Szukałam w różnych miastach w których się
zatrzymaliśmy i na całej wyspie nie było nic co przykuło by moją uwagę. O
znalezieniu czegokolwiek wykonanego z masy solnej można w ogóle zapomnieć bo
nie było zupełnie nic ale po wielu poszukiwaniach udało mi się znaleźć śliczne
laleczki wykonane z modeliny. Było to w miasteczku oddalonym od miejscowości w
której się zatrzymaliśmy więc miałam tylko jedną okazję , żeby się im przyjrzeć i
zastanowić czy przygarnąć jakąś do domu.
Wszystkie ubrane były w urocze płaszcze w różnych kolorach a na głowie miały małe kapelutki z fruwającą cienką wstążeczką. Większość z nich miała śmieszne małe buciki z
wystającymi z nich skarpetkami.
Były śliczne! Nie mogłam oderwać od nich wzroku. Długo zastanawiałam się czy
kupić , którąś z nich ale stwierdziłam (mając na uwadze to za ile sprzedaję
swoje anioły i inne rzeczy) , że były strasznie drogie. Laleczki miały około 12
cm długości więc były raczej nieduże a kosztowały 160 kun, co w przeliczeniu na
złote daję nam 107zł za laleczkę ( 1 kuna-0,67zł ).

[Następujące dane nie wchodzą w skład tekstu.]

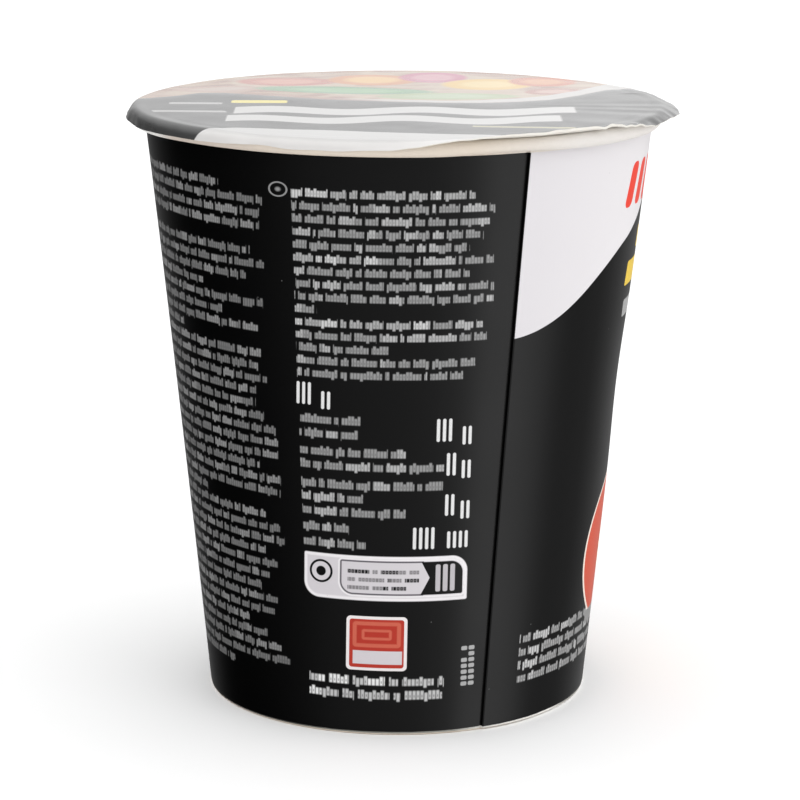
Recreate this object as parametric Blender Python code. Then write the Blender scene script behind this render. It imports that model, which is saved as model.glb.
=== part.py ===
"""Instant noodle cup, shut: a tapered paper cup with a rolled rim, a lapped side seam and a
recessed base, under a peel film lid whose margin folds down over the rim.

Units are metres, +Z is up, the origin is the centre of the foot ring on the table. The side
that the main view shows faces -Y, and its right is +X. Azimuths are in degrees from -Y,
growing towards +X.
"""

import math

import bmesh
import bpy
from mathutils import Vector

MM = 0.001

# ---- paper cup
BASE_R = 34.5 * MM  # outer radius of the wall at the table
WALL_R = 45.33 * MM  # outer radius of the wall where it meets the rolled rim
WALL_TOP = 104.4 * MM  # height of that meeting line, under the roll
WALL_BOW = 0.18 * MM  # how far the wall is drawn in at mid height
RIM_R = 48.0 * MM  # outer radius of the rolled rim
ROLL_R = 1.4 * MM  # radius of the roll's own section
ROLL_Z = 105.8 * MM  # height of the roll's centre
FOOT_T = 0.95 * MM  # the wall's folded double edge, which the cup stands on
FOOT_ROUND = 0.35 * MM  # rounding of the fold
RECESS = 6.9 * MM  # height of the hollow under the base
FILL_Z = 106.5 * MM  # top of the shut cup's solid, under the lid

# ---- lapped seam of the side wall
SEAM_BASE = 25.8  # azimuth of the lap's edge at the table
SEAM_RIM = 28.9  # and at the rim: the blank is wound a little askew
LAP_STEP = 0.35 * MM  # thickness of the board
LAP_WIDTH = 9.0  # degrees where two layers lie on each other
LAP_FADE = 13.0  # degrees over which the outer layer comes back to the round

# ---- base disc
DISC_GAP = 0.35 * MM
DISC_T = 0.5 * MM
DISC_Z = 6.0 * MM  # its underside
DISC_CROWN = 0.25 * MM  # it bellies down this much at the middle

# ---- film lid
FILM_T = 0.4 * MM
FILM_GAP = 0.3 * MM  # over the roll
FILM_R = 49.9 * MM  # radius of the film, flat, before its margin is folded down
FILM_SAG = 0.1 * MM
FOLD = 60.0  # usual fold of the margin, degrees below level
# places where the margin lies otherwise: azimuth, half width, change of the fold
FOLD_CHANGES = (
    (-28.0, 48.0, 20.0),  # pressed onto the roll, front left
    (27.0, 40.0, -50.0),  # standing off level, front right
    (84.0, 38.0, -34.0),  # pull edge at the right
    (-92.0, 30.0, -32.0),  # corner at the left
    (150.0, 40.0, -14.0),
    (-150.0, 30.0, 8.0),
)

COLUMNS = 80


def clear():
    for o in list(bpy.data.objects):
        bpy.data.objects.remove(o, do_unlink=True)


def material(name, colour, roughness, metallic=0.0):
    m = bpy.data.materials.new(name)
    m.use_nodes = True
    s = m.node_tree.nodes["Principled BSDF"]
    s.inputs["Base Color"].default_value = (*colour, 1.0)
    s.inputs["Roughness"].default_value = roughness
    s.inputs["Metallic"].default_value = metallic
    m.diffuse_color = (*colour, 1.0)
    return m


def at(azimuth, r, z):
    a = math.radians(azimuth)
    return Vector((r * math.sin(a), -r * math.cos(a), z))


def loft(name, rings, bottom, top, paint):
    """One closed body: a fan from the point bottom to the first ring, bands from ring to ring,
    and a fan from the last ring to the point top. Rings run anticlockwise seen from above."""
    bm = bmesh.new()
    loops = [[bm.verts.new(p) for p in ring] for ring in rings]
    low, high = bm.verts.new(bottom), bm.verts.new(top)
    n = len(loops[0])
    for i in range(n):
        j = (i + 1) % n
        bm.faces.new((low, loops[0][j], loops[0][i]))
        for a, b in zip(loops, loops[1:]):
            bm.faces.new((a[i], a[j], b[j], b[i]))
        bm.faces.new((high, loops[-1][i], loops[-1][j]))
    bmesh.ops.recalc_face_normals(bm, faces=bm.faces)
    mesh = bpy.data.meshes.new(name)
    bm.to_mesh(mesh)
    bm.free()
    mesh.materials.append(paint)
    mesh.shade_smooth()
    mesh.set_sharp_from_angle(angle=math.radians(38))
    o = bpy.data.objects.new(name, mesh)
    bpy.context.scene.collection.objects.link(o)
    return o


def ease(t):
    t = min(1.0, max(0.0, t))
    return t * t * (3 - 2 * t)


def wall_radius(z):
    t = z / WALL_TOP
    return BASE_R + (WALL_R - BASE_R) * t - WALL_BOW * 4 * t * (1 - t)


def lap(turn):
    """How far the wall stands out at this many degrees past the lap's edge."""
    turn = (turn + 180.0) % 360.0 - 180.0
    if turn < -0.1:
        return 0.0
    return LAP_STEP * (1 - ease((turn - LAP_WIDTH) / LAP_FADE))


def wall_azimuths():
    """Columns of the wall as degrees past the lap's edge, with the edge itself as a step."""
    step = 360.0 / COLUMNS
    return [-0.3, 0.0] + [step * k for k in range(1, COLUMNS)]


def make_cup(paint):
    turns = wall_azimuths()

    def ring(r, z, proud):
        seam = SEAM_BASE + (SEAM_RIM - SEAM_BASE) * min(1.0, z / WALL_TOP)
        return [at(seam + t, r + proud * lap(t), z) for t in turns]

    rings = []
    # the hollow under the base, from its ceiling out and down to the foot
    inner = BASE_R - FOOT_T
    lean = (WALL_R - BASE_R) / WALL_TOP
    rings.append(ring(inner + lean * RECESS - 0.6 * MM, RECESS, 0))
    rings.append(ring(inner + lean * RECESS, RECESS - 0.6 * MM, 0))
    # the folded foot, rounded inside and out
    rings.append(ring(inner, FOOT_ROUND, 0))
    rings.append(ring(inner + FOOT_ROUND * 0.8, 0.0, 0))
    rings.append(ring(BASE_R - FOOT_ROUND * 0.8, 0.0, 0))
    rings.append(ring(BASE_R, FOOT_ROUND, 1))
    # the wall
    heights = 6
    for k in range(1, heights + 1):
        z = WALL_TOP * k / (heights + 1)
        rings.append(ring(wall_radius(z), z, 1))
    # up to where the wall runs into the roll, then round the roll to its inner side
    centre = RIM_R - ROLL_R
    start, end, steps = -148.0, 125.0, 12
    for k in range(steps + 1):
        a = math.radians(start + (end - start) * k / steps)
        proud = 0.6 if k < steps - 2 else 0.0
        rings.append(
            ring(centre + ROLL_R * math.cos(a), ROLL_Z + ROLL_R * math.sin(a), proud)
        )
    return loft(
        "cup", rings, Vector((0, 0, RECESS)), Vector((0, 0, FILL_Z)), paint
    )


def make_disc(paint):
    """The bottom board: a thin disc, slightly crowned, with a rounded edge, as it shows
    inside the folded foot."""
    lean = (WALL_R - BASE_R) / WALL_TOP
    out = BASE_R - FOOT_T + lean * DISC_Z - DISC_GAP
    rings = []

    def ring(r, z):
        return [at(360.0 * k / 64, r, z) for k in range(64)]

    def belly(r):
        return DISC_CROWN * (1 - (r / out) ** 2)

    for r in (0.5 * out, out - 0.3 * DISC_T):
        rings.append(ring(r, DISC_Z - belly(r)))
    rings.append(ring(out, DISC_Z + 0.3 * DISC_T))
    rings.append(ring(out, DISC_Z + 0.7 * DISC_T))
    for r in (out - 0.3 * DISC_T, 0.5 * out):
        rings.append(ring(r, DISC_Z + DISC_T - belly(r)))
    return loft(
        "base_disc",
        rings,
        Vector((0, 0, DISC_Z - belly(0))),
        Vector((0, 0, DISC_Z + DISC_T - belly(0))),
        paint,
    )


def fold(azimuth):
    """How steeply the lid's margin folds down at this azimuth, in radians."""
    bend = FOLD
    for centre, half, change in FOLD_CHANGES:
        off = abs((azimuth - centre + 180.0) % 360.0 - 180.0) / half
        if off < 1:
            bend += change * (0.5 + 0.5 * math.cos(math.pi * off))
    return math.radians(bend)


def film(azimuth, s, side):
    """A point of the film, s along it from the middle, on its top (side 1) or underside (-1)."""
    centre = RIM_R - ROLL_R
    rho = ROLL_R + FILM_GAP + FILM_T / 2
    half = side * FILM_T / 2
    if s <= centre:
        dip = FILM_SAG * (1 - (s / centre) ** 2)
        return at(azimuth, s, ROLL_Z + rho - dip + half)
    u, bend = s - centre, fold(azimuth)
    arc = rho * bend
    a = min(u / rho, bend)
    past = max(0.0, u - arc)
    r = centre + (rho + half) * math.sin(a) + past * math.cos(a)
    z = ROLL_Z + (rho + half) * math.cos(a) - past * math.sin(a)
    return at(azimuth, r, z)


def make_lid(paint):
    turns = [360.0 * k / COLUMNS for k in range(COLUMNS)]
    centre = RIM_R - ROLL_R
    margin = FILM_R - centre
    stops = [0.5 * centre, 0.93 * centre, centre]
    stops += [centre + margin * k / 4 for k in (1, 2, 3)]
    under = [[film(t, s, -1) for t in turns] for s in stops]
    edge = [
        [film(t, FILM_R, -1) for t in turns],
        [film(t, FILM_R, 1) for t in turns],
    ]
    over = [[film(t, s, 1) for t in turns] for s in reversed(stops)]
    return loft(
        "lid", under + edge + over, film(0.0, 0.0, -1), film(0.0, 0.0, 1), paint
    )


clear()
board = material("coated_board", (0.012, 0.012, 0.013), 0.42)
plain = material("plain_board", (0.78, 0.72, 0.64), 0.75)
foil = material("lid_film", (0.06, 0.06, 0.062), 0.22)
make_cup(board)
make_disc(plain)
make_lid(foil)
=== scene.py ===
"""Looks of a shut instant noodle cup: a printed paper cup with a lapped seam and a rolled rim,
under a glossy film lid with a loose, wavy margin.

Lengths below are in millimetres and azimuths in degrees, from -Y (the side that the main view
faces) growing towards +X, unless a name says otherwise. Meshes are made in metres.
"""

import math

import bpy
import numpy as np
from mathutils import Matrix, Vector


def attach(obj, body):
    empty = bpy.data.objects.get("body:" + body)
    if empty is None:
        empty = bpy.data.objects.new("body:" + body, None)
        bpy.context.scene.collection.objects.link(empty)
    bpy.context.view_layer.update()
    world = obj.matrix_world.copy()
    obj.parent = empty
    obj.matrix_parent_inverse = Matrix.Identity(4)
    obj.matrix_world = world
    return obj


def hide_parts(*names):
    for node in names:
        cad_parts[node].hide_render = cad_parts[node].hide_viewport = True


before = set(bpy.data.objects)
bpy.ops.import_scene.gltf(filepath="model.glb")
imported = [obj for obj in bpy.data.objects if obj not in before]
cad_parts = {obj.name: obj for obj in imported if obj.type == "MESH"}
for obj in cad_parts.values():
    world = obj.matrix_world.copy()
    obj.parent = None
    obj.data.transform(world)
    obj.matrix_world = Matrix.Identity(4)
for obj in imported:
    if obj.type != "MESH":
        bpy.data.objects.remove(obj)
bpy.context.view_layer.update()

# ---------------------------------------------------------------- sizes, as in the CAD model
BASE_R = 34.5
WALL_R = 45.33
WALL_TOP = 104.4
WALL_BOW = 0.18
ROLL_R = 1.4
ROLL_Z = 105.8
ROLL_C = 46.6
FOOT_T = 0.95
LEAN = (WALL_R - BASE_R) / WALL_TOP
SEAM_BASE = 25.8
SEAM_RIM = 28.9
TWIST = (SEAM_RIM - SEAM_BASE) / WALL_TOP  # degrees for each millimetre of height


# ---------------------------------------------------------------- small helpers
def ease(t):
    t = np.clip(t, 0.0, 1.0)
    return t * t * (3 - 2 * t)


def bump_at(x, centre, half):
    """A smooth hump of height 1 around centre, 0 past half on either side; x wraps at 360."""
    off = np.abs((x - centre + 180.0) % 360.0 - 180.0) / half
    return np.where(off < 1, 0.5 + 0.5 * np.cos(np.pi * np.clip(off, 0, 1)), 0.0)


def periodic(x, table, column):
    """Smooth interpolation, round the circle, of one column of a table that starts with azimuths."""
    pts = np.array(table, float)
    a, v = pts[:, 0], pts[:, column]
    a3 = np.concatenate([a - 360, a, a + 360])
    v3 = np.concatenate([v, v, v])
    # monotone cubic (Fritsch and Carlson), so that no value overshoots its neighbours
    h = np.diff(a3)
    d = np.diff(v3) / h
    m = np.zeros_like(v3)
    same = d[:-1] * d[1:] > 0
    w1, w2 = 2 * h[1:] + h[:-1], h[1:] + 2 * h[:-1]
    with np.errstate(divide="ignore", invalid="ignore"):
        m[1:-1] = np.where(same, (w1 + w2) / (w1 / d[:-1] + w2 / d[1:]), 0.0)
    k = np.clip(np.searchsorted(a3, x) - 1, 0, len(a3) - 2)
    t = (x - a3[k]) / h[k]
    t2, t3 = t * t, t * t * t
    return (
        (2 * t3 - 3 * t2 + 1) * v3[k]
        + (t3 - 2 * t2 + t) * h[k] * m[k]
        + (3 * t2 - 2 * t3) * v3[k + 1]
        + (t3 - t2) * h[k] * m[k + 1]
    )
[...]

Po szybkim przekalkulowaniu sobie ‘’funduszu pamiątkowego’’ stwierdziłam ,że
to stanowczo za dużo i musiałam zrezygnować z zakupienia choćby jednej ;(
Dziś zupełnie niespodziewanie przypomniałam sobie o owych laleczkach i
pomyślałam ,że może udałoby mi się zrobić taką z masy solnej.
Niżej widać efekty.
Nie jest to to co widziałam na tym małym straganiku w Chorwacji ale bardzo ciężko jest coś co się ma w głowie odtworzyć w tym co się chce ulepić. Bądź co bądź laleczka jest troszkę podoba do tych, które widziałam podczas wakacji ale nie jest tak śliczna jak tamte. Jednakże miałam dużą frajdę podczas lepienia jej.
Dziękuję Wam za wszystkie komentarze i polubienia!
Wiem ,że ostatnio często dodaję takie podziękowania pod koniec wpisów ale na prawdę wszystkie jesteście dla mnie niesamowitą siła napędową do działania, lepienia i realizacji dalszych pomysłów.